Wicklund is cautious as well. “So far, the regulators haven’t adhered to that really at all in terms of the deep water,” Wicklund said. “I don’t get any indication that if they haven’t done it before, that they’re going to start doing it now because it’s a shallower or different customer base.”
The effects of this tailored plan triage remain to be seen, but Sherman anticipates that it will take more than one company’s success to turn the tide. He referenced one company at a recent workshop said the BOEM disagreed with them over the decommissioning cost estimate. The ultimate outcome of the conversation, according to the operator, was that, “You’re only one company. If everyone feels the same way, we’ll revise it.”
If the NTL remains in effect, and individual companies’ tailored plans aren’t approved, small independent offshore operators could be in crisis. In that case, “we estimate $2 billion of capital that small independents will not be able to ever deploy to drill wells,” he said. Wicklund foresees a hole in the production cycle in three to four years.
That hole the NTL dug will have far-reaching consequences. “This may still be a solution looking for a problem,” as Luthi put it, and implementation of the NTL as written will not only diminish future production; it will reduce future U.S. royalty revenue.

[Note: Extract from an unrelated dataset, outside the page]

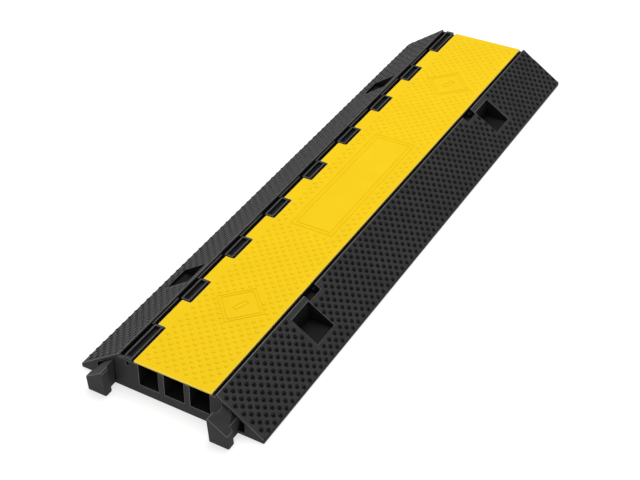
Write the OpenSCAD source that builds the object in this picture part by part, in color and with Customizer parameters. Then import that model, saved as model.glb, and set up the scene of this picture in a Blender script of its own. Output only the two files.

According to the Opportune report, their most probable outcome scenario estimates that “approximately $9 billion of future OCS development…will not occur over the next 10 years as a result of the NTL.” In addition, a total of $4.6 billion will be lost in royalties, and “total and direct costs of the NTL to the taxpayer are estimated to be approximately $14.6 billion.”
The U.S. taxpayer may not be at real risk, but small independent operators in the OCS certainly are, if the NTL holds and operators must come up with more capital.